## THE TASK
Find the line containing "make_nib(pen)" and copy it exactly, along with every line after it up to and including the line containing "imported = [obj". Copy nothing else.

»»

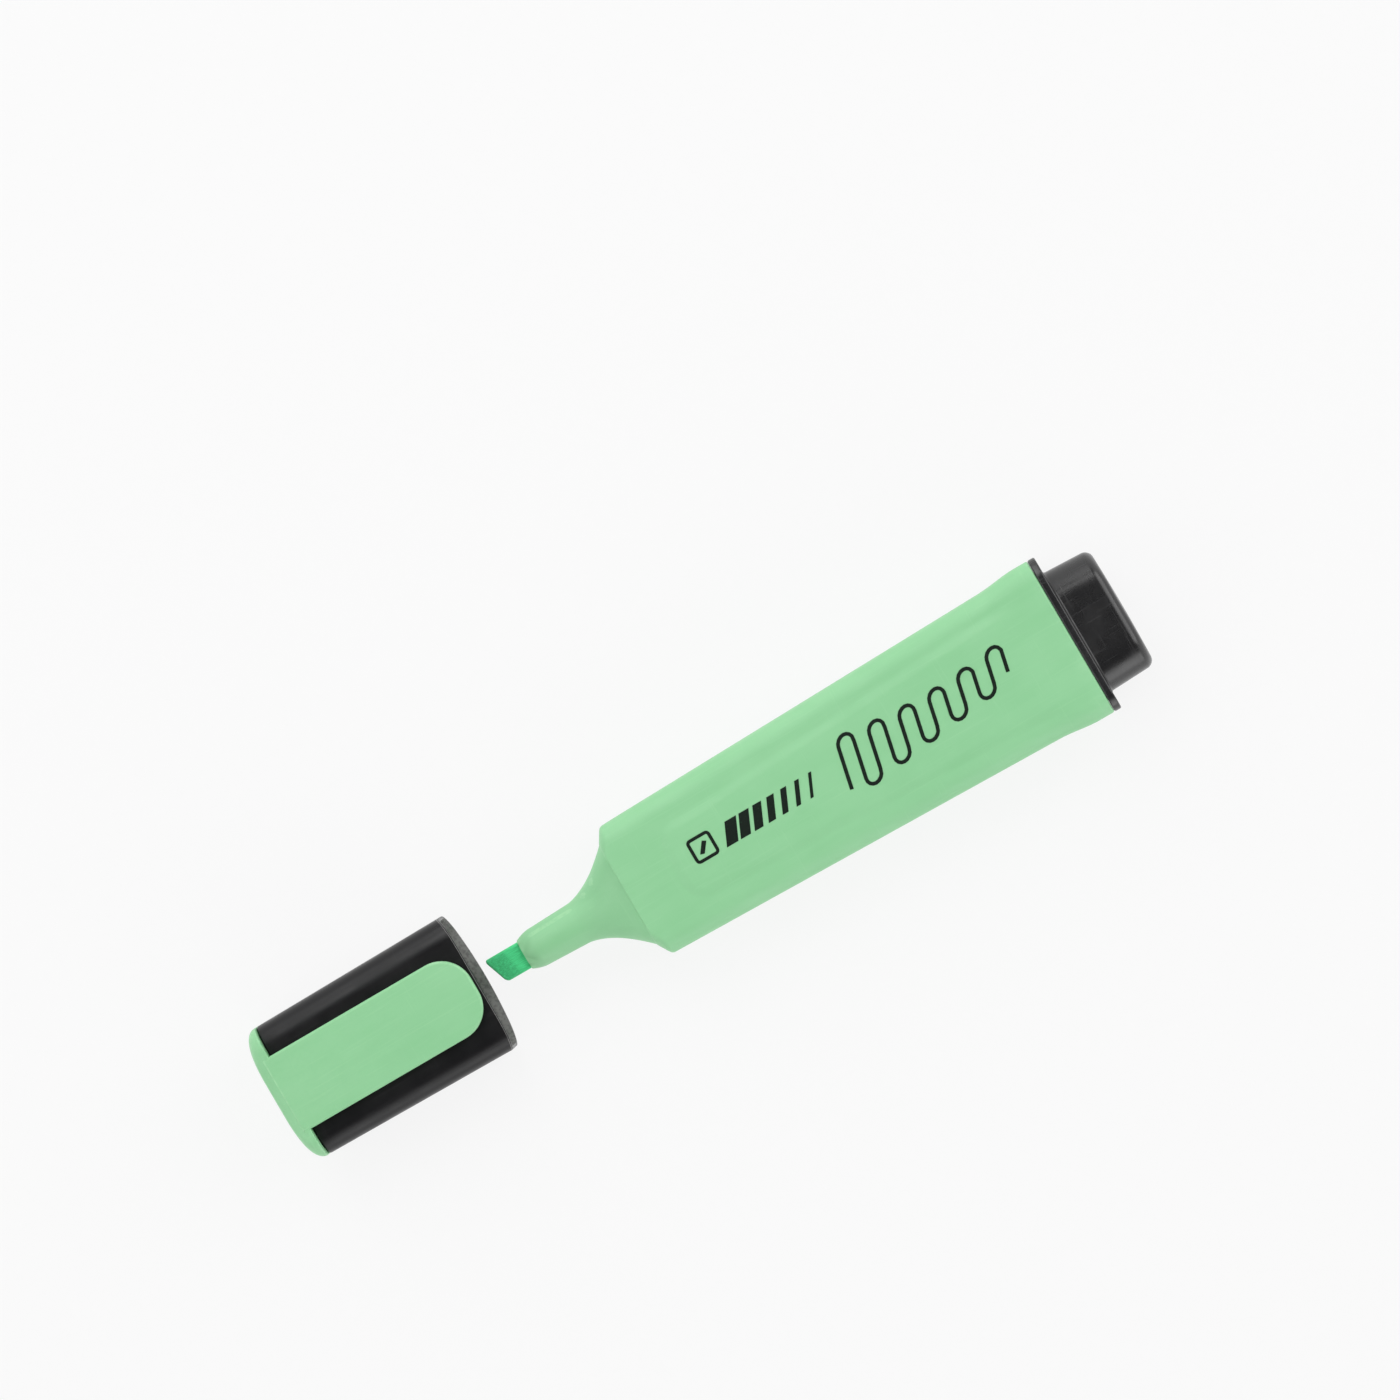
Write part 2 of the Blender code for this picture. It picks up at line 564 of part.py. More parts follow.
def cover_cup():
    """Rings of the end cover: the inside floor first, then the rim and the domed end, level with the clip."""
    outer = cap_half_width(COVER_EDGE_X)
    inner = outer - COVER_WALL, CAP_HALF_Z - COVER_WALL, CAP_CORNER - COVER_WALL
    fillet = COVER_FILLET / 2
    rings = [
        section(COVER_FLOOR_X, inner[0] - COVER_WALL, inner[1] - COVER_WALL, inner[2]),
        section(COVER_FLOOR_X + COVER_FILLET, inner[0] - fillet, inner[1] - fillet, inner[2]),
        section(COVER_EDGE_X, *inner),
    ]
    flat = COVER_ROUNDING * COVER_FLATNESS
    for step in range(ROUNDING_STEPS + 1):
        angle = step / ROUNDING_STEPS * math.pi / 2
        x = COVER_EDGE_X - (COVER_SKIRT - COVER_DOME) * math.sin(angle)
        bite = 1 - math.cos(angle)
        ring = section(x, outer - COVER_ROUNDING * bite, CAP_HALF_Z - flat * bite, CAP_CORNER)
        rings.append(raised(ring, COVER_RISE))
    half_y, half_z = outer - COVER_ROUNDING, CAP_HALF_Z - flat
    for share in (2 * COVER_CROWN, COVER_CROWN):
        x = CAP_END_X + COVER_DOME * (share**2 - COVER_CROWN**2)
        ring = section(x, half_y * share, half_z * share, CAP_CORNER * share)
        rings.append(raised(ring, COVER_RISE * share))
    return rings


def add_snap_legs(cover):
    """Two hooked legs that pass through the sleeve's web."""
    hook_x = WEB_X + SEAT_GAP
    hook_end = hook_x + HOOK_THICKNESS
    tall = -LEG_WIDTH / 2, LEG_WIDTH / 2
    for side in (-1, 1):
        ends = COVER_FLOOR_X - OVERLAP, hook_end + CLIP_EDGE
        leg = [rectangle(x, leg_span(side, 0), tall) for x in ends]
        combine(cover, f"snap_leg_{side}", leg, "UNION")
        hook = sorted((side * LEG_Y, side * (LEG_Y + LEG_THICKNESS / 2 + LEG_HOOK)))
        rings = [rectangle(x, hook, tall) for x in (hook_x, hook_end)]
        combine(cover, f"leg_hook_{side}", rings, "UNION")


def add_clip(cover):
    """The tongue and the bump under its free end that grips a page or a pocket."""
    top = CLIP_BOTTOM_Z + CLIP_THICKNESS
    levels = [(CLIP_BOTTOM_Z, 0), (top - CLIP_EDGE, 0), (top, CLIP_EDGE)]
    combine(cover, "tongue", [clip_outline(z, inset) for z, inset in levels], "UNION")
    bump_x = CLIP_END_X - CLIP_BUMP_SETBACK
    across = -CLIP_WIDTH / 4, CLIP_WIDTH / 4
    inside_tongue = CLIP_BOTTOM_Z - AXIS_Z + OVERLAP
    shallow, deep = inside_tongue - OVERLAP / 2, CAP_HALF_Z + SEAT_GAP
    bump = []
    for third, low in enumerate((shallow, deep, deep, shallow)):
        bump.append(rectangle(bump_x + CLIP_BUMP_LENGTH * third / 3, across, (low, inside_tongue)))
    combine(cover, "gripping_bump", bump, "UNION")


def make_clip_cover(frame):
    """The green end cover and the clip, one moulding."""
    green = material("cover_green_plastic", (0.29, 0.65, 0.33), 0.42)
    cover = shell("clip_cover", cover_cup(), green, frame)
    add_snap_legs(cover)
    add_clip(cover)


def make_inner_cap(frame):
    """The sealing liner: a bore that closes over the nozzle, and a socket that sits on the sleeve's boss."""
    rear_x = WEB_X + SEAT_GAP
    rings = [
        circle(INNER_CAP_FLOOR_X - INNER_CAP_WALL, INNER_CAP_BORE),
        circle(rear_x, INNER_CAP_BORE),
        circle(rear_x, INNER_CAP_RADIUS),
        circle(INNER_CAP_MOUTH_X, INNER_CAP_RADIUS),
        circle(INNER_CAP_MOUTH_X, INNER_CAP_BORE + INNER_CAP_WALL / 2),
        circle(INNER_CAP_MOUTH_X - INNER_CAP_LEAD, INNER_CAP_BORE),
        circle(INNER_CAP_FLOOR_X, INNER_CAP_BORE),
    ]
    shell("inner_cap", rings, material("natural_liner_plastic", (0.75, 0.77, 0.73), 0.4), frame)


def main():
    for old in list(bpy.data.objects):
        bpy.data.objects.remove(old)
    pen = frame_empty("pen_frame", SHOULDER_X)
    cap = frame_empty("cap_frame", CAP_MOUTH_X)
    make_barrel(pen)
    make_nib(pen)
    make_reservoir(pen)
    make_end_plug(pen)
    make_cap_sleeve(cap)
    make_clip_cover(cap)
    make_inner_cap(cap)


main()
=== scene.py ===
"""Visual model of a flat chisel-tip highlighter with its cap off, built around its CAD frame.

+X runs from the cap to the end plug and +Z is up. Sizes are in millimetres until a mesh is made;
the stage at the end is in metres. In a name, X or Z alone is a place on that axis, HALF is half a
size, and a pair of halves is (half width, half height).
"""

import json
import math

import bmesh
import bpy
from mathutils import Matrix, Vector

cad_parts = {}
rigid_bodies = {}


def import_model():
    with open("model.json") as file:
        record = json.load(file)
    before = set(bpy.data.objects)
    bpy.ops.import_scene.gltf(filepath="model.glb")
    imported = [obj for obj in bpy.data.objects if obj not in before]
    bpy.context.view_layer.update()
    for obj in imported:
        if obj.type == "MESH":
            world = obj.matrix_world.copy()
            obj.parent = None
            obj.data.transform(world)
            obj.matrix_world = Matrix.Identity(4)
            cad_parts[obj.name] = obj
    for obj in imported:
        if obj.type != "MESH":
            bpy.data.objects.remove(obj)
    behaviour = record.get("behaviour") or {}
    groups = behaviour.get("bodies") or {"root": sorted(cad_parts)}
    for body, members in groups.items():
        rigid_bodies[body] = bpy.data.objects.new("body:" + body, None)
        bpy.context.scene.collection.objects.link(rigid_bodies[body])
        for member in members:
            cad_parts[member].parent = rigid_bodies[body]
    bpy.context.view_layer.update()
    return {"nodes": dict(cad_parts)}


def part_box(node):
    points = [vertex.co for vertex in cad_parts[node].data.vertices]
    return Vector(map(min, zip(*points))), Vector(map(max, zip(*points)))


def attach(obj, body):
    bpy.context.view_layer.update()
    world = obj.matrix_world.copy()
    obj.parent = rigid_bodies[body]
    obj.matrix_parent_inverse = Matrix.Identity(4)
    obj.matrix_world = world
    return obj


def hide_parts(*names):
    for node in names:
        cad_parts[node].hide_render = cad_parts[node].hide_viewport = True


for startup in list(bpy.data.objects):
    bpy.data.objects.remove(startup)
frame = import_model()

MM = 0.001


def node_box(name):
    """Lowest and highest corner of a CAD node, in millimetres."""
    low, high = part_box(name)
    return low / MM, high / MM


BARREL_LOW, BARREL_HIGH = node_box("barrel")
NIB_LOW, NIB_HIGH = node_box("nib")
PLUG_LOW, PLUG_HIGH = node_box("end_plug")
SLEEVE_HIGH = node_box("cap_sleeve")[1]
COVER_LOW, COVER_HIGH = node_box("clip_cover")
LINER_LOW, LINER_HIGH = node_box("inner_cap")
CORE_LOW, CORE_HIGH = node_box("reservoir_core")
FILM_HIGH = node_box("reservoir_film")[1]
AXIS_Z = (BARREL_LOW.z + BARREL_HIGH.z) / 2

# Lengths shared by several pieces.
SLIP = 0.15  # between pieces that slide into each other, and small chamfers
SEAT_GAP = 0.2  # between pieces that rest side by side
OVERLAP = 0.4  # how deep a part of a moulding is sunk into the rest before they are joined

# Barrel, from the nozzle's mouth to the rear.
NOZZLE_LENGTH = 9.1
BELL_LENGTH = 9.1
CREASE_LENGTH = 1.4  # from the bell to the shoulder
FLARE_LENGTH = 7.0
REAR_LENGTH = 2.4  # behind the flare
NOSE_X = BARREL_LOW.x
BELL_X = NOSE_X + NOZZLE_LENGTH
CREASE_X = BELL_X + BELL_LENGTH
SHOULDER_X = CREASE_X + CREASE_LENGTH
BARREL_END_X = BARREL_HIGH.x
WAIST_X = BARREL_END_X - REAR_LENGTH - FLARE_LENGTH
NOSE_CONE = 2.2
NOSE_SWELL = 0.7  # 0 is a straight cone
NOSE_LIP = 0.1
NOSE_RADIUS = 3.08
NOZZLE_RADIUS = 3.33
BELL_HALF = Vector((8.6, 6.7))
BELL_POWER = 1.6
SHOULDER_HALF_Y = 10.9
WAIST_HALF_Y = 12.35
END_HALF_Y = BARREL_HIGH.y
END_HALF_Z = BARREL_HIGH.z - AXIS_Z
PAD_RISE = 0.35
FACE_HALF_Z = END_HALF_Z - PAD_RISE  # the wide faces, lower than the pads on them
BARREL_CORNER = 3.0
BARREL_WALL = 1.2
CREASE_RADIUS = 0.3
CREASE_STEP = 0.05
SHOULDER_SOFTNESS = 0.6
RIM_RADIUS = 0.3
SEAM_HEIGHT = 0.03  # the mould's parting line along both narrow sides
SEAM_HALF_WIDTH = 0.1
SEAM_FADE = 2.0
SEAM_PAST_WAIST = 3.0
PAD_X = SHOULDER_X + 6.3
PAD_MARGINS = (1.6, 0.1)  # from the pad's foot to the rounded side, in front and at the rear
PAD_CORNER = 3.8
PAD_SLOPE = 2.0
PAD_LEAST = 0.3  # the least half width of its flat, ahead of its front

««

## FULL OUTPUT
    make_nib(pen)
    make_reservoir(pen)
    make_end_plug(pen)
    make_cap_sleeve(cap)
    make_clip_cover(cap)
    make_inner_cap(cap)


main()
=== scene.py ===
"""Visual model of a flat chisel-tip highlighter with its cap off, built around its CAD frame.

+X runs from the cap to the end plug and +Z is up. Sizes are in millimetres until a mesh is made;
the stage at the end is in metres. In a name, X or Z alone is a place on that axis, HALF is half a
size, and a pair of halves is (half width, half height).
"""

import json
import math

import bmesh
import bpy
from mathutils import Matrix, Vector

cad_parts = {}
rigid_bodies = {}


def import_model():
    with open("model.json") as file:
        record = json.load(file)
    before = set(bpy.data.objects)
    bpy.ops.import_scene.gltf(filepath="model.glb")
    imported = [obj for obj in bpy.data.objects if obj not in before]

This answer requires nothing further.